Retaining the ability to independently crawl the web is still strongly desirable so going full CC is not an option.

## Safe Search

The search engine has a bit of a problem showing spicy content mixed in with the results.  It would be desirable to have a way to filter this out.  It's likely something like a URL blacklist (e.g. [UT1](https://dsi.ut-capitole.fr/blacklists/index_en.php) )
combined with naive bayesian filter would go a long way, or something more sophisticated...?

## Additional Language Support

It would be desirable if the search engine supported more languages than English.  This is partially about
rooting out assumptions regarding character encoding, but there's most likely some amount of custom logic
associated with each language added, at least a models file or two, as well as some fine tuning.

It would be very helpful to find a speaker of a large language other than English to help in the fine tuning.

## Support for binary formats like PDF

The crawler needs to be modified to retain them, and the conversion logic needs to parse them.  
The documents database probably should have some sort of flag indicating it's a PDF as well.

PDF parsing is known to be a bit of a security liability so some thought needs to be put in
that direction as well.

## Custom ranking logic

Stract does an interesting thing where they have configurable search filters.

This looks like a good idea that wouldn't just help clean up the search filters on the main
website, but might be cheap enough we might go as far as to offer a number of ad-hoc custom search
filter for any API consumer.

I've talked to the stract dev and he does not think it's a good idea to mimic their optics language, which is quite ad-hoc, but instead to work together to find some new common description language for this. 

## Show favicons next to search results

This is expected from search engines.  Basic proof of concept sketch of fetching this data has been done, but the feature is some way from being reality. 

## Specialized crawler for github

One of the search engine's biggest limitations right now is that it does not index github at all.   A specialized crawler that fetches at least the readme.md would go a long way toward providing search capabilities in this domain.

# Completed

## Web Design Overhaul (COMPLETED 2025-01)

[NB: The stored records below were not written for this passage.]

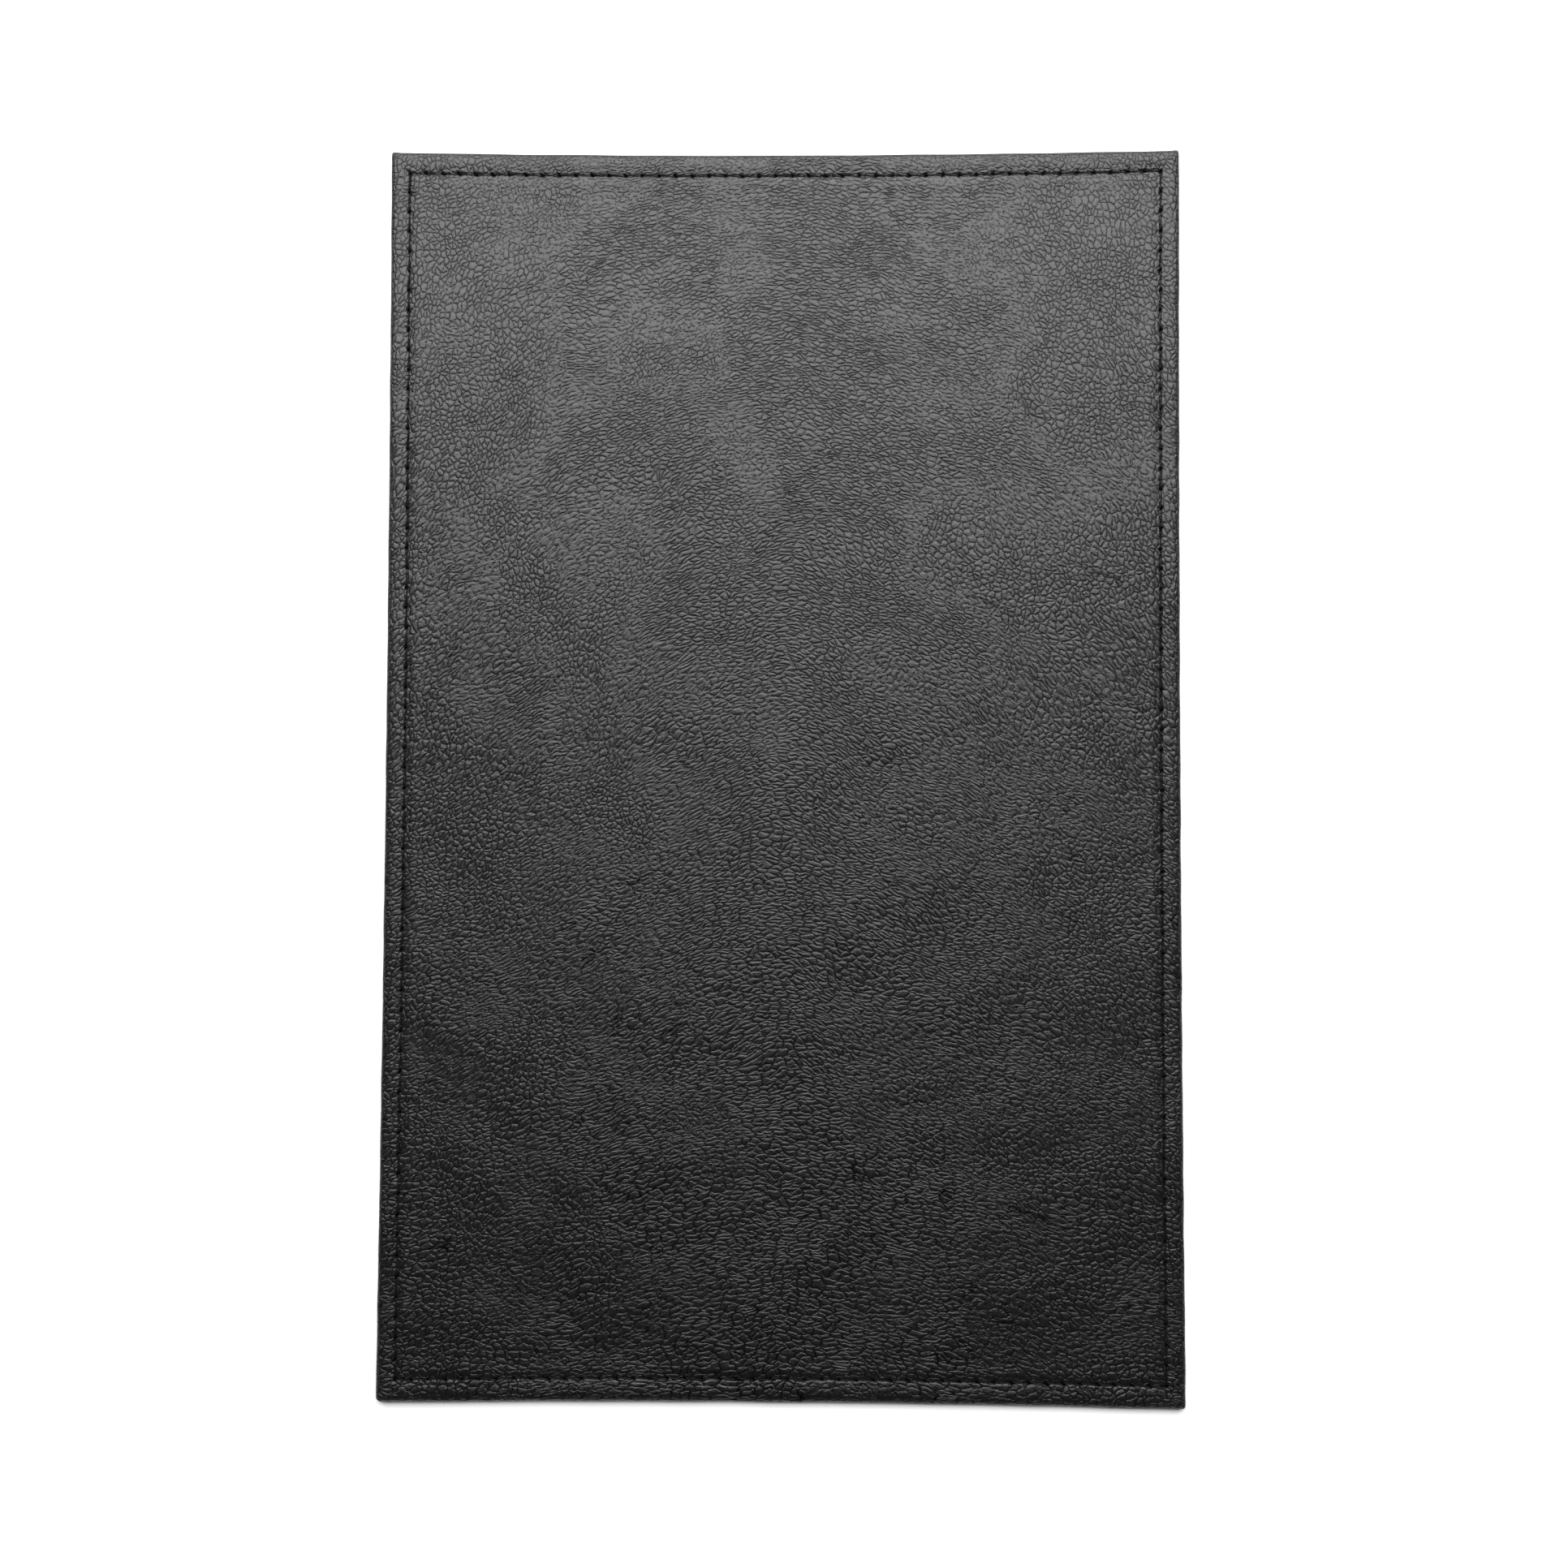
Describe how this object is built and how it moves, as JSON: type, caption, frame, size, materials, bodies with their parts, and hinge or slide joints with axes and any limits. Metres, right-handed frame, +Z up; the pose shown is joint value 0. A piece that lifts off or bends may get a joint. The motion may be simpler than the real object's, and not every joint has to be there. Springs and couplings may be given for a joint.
{
  "type": "desk mat",
  "caption": "Flat rectangular desk mat with a pebble-grained turned-edge cover, a perimeter lockstitch seam, padding, a stiffening board and a non-slip backing.",
  "frame": {"origin": "the middle of the mat's outline, at the level of the desk it lies on", "axes": "+Z up out of the working face, +Y along the mat's length towards its far short edge, +X to the right"},
  "size_m": [0.28, 0.44, 0.0037],
  "materials": {
    "cover": "pebble-grained black leatherette, semi-matte",
    "padding": "fine closed-cell foam sheet",
    "board": "grey-brown pressed board",
    "tape": "adhesive tissue tape",
    "backing": "napped non-slip suede-like sheet",
    "thread": "twisted black polyester thread"
  },
  "bodies": {
    "root": {"top_cover": "cover", "padding_foam": "padding", "stiffener_board": "board", "hem_tape_front": "tape", "hem_tape_back": "tape", "hem_tape_left": "tape", "hem_tape_right": "tape", "backing_sheet": "backing", "needle_thread": "thread", "bobbin_thread": "thread"}
  },
  "joints": []
}
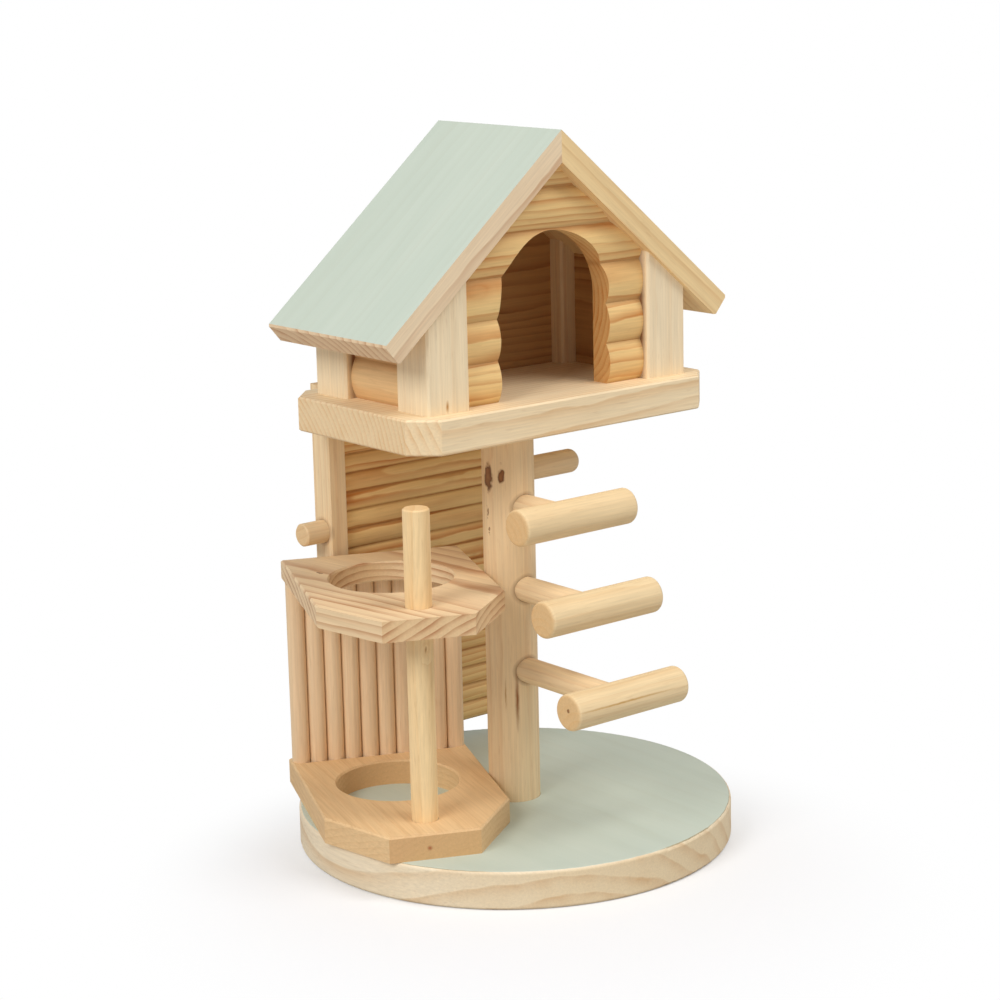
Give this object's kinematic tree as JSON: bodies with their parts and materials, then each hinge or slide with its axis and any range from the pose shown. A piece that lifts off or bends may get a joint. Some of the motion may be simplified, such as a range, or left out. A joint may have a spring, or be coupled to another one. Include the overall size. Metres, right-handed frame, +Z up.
{
  "type": "small animal play house",
  "caption": "Wooden play house for small pets: round base, post, deck with a gabled log cabin and arched doorway, ring seat with palisade, pegged rungs and a hanging log wall.",
  "frame": {"origin": "centre of the round base's underside, on the axis of the main post", "axes": "+Z up along the main post, +X to the right along the cabin's front, +Y to the back"},
  "size_m": [0.1713, 0.155, 0.2507],
  "materials": {
    "natural_pine": "bare sanded pine",
    "natural_beech": "bare sanded beech",
    "sage_painted_pine": "pine with matt sage green paint on its upper face, bare edges"
  },
  "bodies": {
    "root": {"base_plate": "sage_painted_pine", "main_post": "natural_pine", "lower_ring": "natural_beech", "upper_ring": "natural_beech", "palisade_stick_01": "natural_beech", "palisade_stick_02": "natural_beech", "palisade_stick_03": "natural_beech", "palisade_stick_04": "natural_beech", "palisade_stick_05": "natural_beech", "palisade_stick_06": "natural_beech", "palisade_stick_07": "natural_beech", "palisade_stick_08": "natural_beech", "palisade_stick_09": "natural_beech", "palisade_stick_10": "natural_beech", "front_dowel": "natural_pine", "perch_peg": "natural_beech", "stub_peg": "natural_beech", "deck_board": "natural_pine", "rung_1": "natural_pine", "rung_2": "natural_pine", "rung_3": "natural_pine", "rung_peg_1": "natural_beech", "rung_peg_2": "natural_beech", "rung_peg_3": "natural_beech", "left_back_stile": "natural_pine", "right_back_stile": "natural_pine", "back_log_panel": "natural_pine", "front_left_corner_post": "natural_pine", "front_right_corner_post": "natural_pine", "back_left_corner_post": "natural_pine", "back_right_corner_post": "natural_pine", "cabin_front_wall": "natural_pine", "cabin_back_wall": "natural_pine", "cabin_left_wall": "natural_pine", "cabin_right_wall": "natural_pine", "left_roof_board": "sage_painted_pine", "right_roof_board": "sage_painted_pine"}
  },
  "joints": []
}
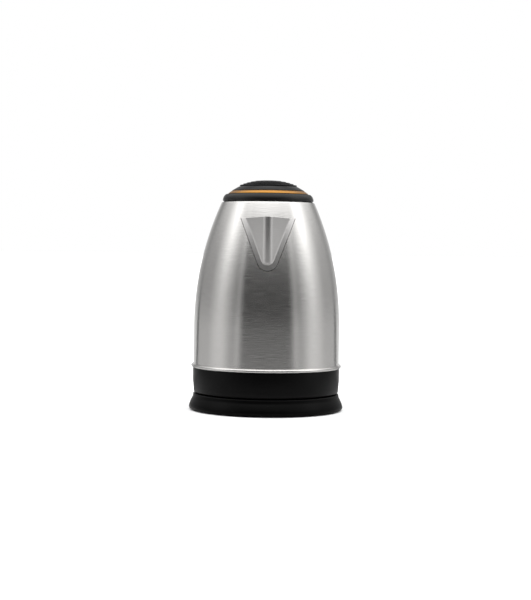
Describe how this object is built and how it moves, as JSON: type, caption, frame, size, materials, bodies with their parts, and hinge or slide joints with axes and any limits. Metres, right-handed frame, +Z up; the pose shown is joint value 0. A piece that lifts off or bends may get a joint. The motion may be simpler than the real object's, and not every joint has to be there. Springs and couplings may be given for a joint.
{
  "type": "cordless electric kettle",
  "caption": "Tapered steel electric kettle with a beak spout, hinged domed lid and rear handle, standing on a round power base it lifts off.",
  "frame": {"origin": "centre of the power base's foot ring, on the table it stands on", "axes": "+Z up along the jug's axis; -Y is the front, where the spout pours; +Y is the back, with the handle; +X is to the right of the spout seen from the front"},
  "size_m": [0.158, 0.2003, 0.235],
  "materials": {
    "jug_steel": "fine horizontal brushing, warm grey",
    "spout_steel": "satin, brushed along the flanks",
    "inner_steel": "plain rolled",
    "screw_steel": "bright zinc",
    "spring_steel": "bright wire",
    "spreader_aluminium": "mill finish",
    "element_metal": "dull, heat-stained",
    "brass": "plain",
    "amber_band": "metallic amber, glossy",
    "lid_black": "glossy black",
    "collar_black": "glossy black",
    "housing_black": "semi-gloss black",
    "base_black": "semi-gloss black",
    "handle_black": "glossy black",
    "grip_black": "fine-grained black",
    "socket_black": "black phenolic",
    "rubber_black": "soft black",
    "ivory_plastic": "heat-proof moulding",
    "lens_amber": "clear amber",
    "lever_amber": "tinted amber",
    "lamp_glass": "small neon lamp"
  },
  "bodies": {
    "power_base": {"base_cover": "base_black", "base_bottom": "base_black", "base_socket": "socket_black", "earth_contact": "brass", "live_contact": "brass", "neutral_contact": "brass", "foot_ring": "rubber_black", "base_screws": "screw_steel", "cord_gland": "rubber_black"},
    "connector": {"connector_body": "ivory_plastic", "connector_pin": "brass", "live_ring": "brass", "neutral_ring": "brass"},
    "kettle": {"steel_jug": "jug_steel", "spout": "spout_steel", "jug_floor": "inner_steel", "heat_spreader": "spreader_aluminium", "heating_element": "element_metal", "controller": "socket_black", "dry_boil_cutouts": "inner_steel", "steam_switch": "brass", "lower_housing": "housing_black", "underside_cover": "base_black", "housing_screws": "screw_steel", "collar": "collar_black", "collar_seal": "rubber_black", "hinge_pin": "screw_steel", "lid_spring": "spring_steel", "latch_carrier": "socket_black", "button_spring": "spring_steel", "handle_outer": "handle_black", "handle_inner": "grip_black", "handle_bracket": "inner_steel", "bracket_screws": "screw_steel", "handle_screws": "screw_steel", "steam_tube": "ivory_plastic", "steam_grommet": "rubber_black", "pilot_lamp": "lamp_glass", "pilot_lens": "lens_amber", "lever_shaft": "screw_steel"},
    "lid": {"lid_base": "lid_black", "lid_cap": "lid_black", "lid_band": "amber_band", "lid_plate": "inner_steel", "lid_seal": "rubber_black", "lid_screws": "screw_steel"},
    "button": {"lid_button": "handle_black"},
    "latch": {"lid_latch": "ivory_plastic"},
    "lever": {"switch_lever": "lever_amber"}
  },
  "joints": [
    {"name": "kettle_lift", "type": "slide", "parent": "power_base", "child": "connector", "axis": [0, 0, 1], "range_m": [0, 0.08]},
    {"name": "kettle_swivel", "type": "hinge", "parent": "connector", "child": "kettle", "pos_m": [0, 0, 0.029], "axis": [0, 0, 1], "continuous": true},
    {"name": "lid_hinge", "type": "hinge", "parent": "kettle", "child": "lid", "pos_m": [0, 0.049, 0.2182], "axis": [-1, 0, 0], "range_deg": [0, 80]},
    {"name": "button_press", "type": "slide", "parent": "kettle", "child": "button", "axis": [0, 0, -1], "range_m": [0, 0.003], "stiffness_N_per_m": 400, "springref_m": -0.002, "deforming": ["button_spring"]},
    {"name": "latch_slide", "type": "slide", "parent": "kettle", "child": "latch", "axis": [0, 1, 0], "range_m": [0, 0.003]},
    {"name": "switch_tilt", "type": "hinge", "parent": "kettle", "child": "lever", "pos_m": [0, 0.066, 0.0265], "axis": [-1, 0, 0], "range_deg": [0, 10]}
  ],
  "couplings": [
    {"joint": "latch_slide", "follows": "button_press", "ratio": 1}
  ]
}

The design is kinda clunky and hard to maintain, and needlessly outdated-looking.  

PR [#127](https://github.com/MarginaliaSearch/MarginaliaSearch/pull/127)

## Finalize RSS support (COMPLETED 2024-11)

Marginalia has experimental RSS preview support for a few domains.  This works well and
it should be extended to all domains.  It would also be interesting to offer search of the
RSS data itself, or use the RSS set to feed a special live index that updates faster than the
main dataset. 

Completed with PR [#122](https://github.com/MarginaliaSearch/MarginaliaSearch/pull/122) and PR [#125](https://github.com/MarginaliaSearch/MarginaliaSearch/pull/125)

## Proper Position Index (COMPLETED 2024-09)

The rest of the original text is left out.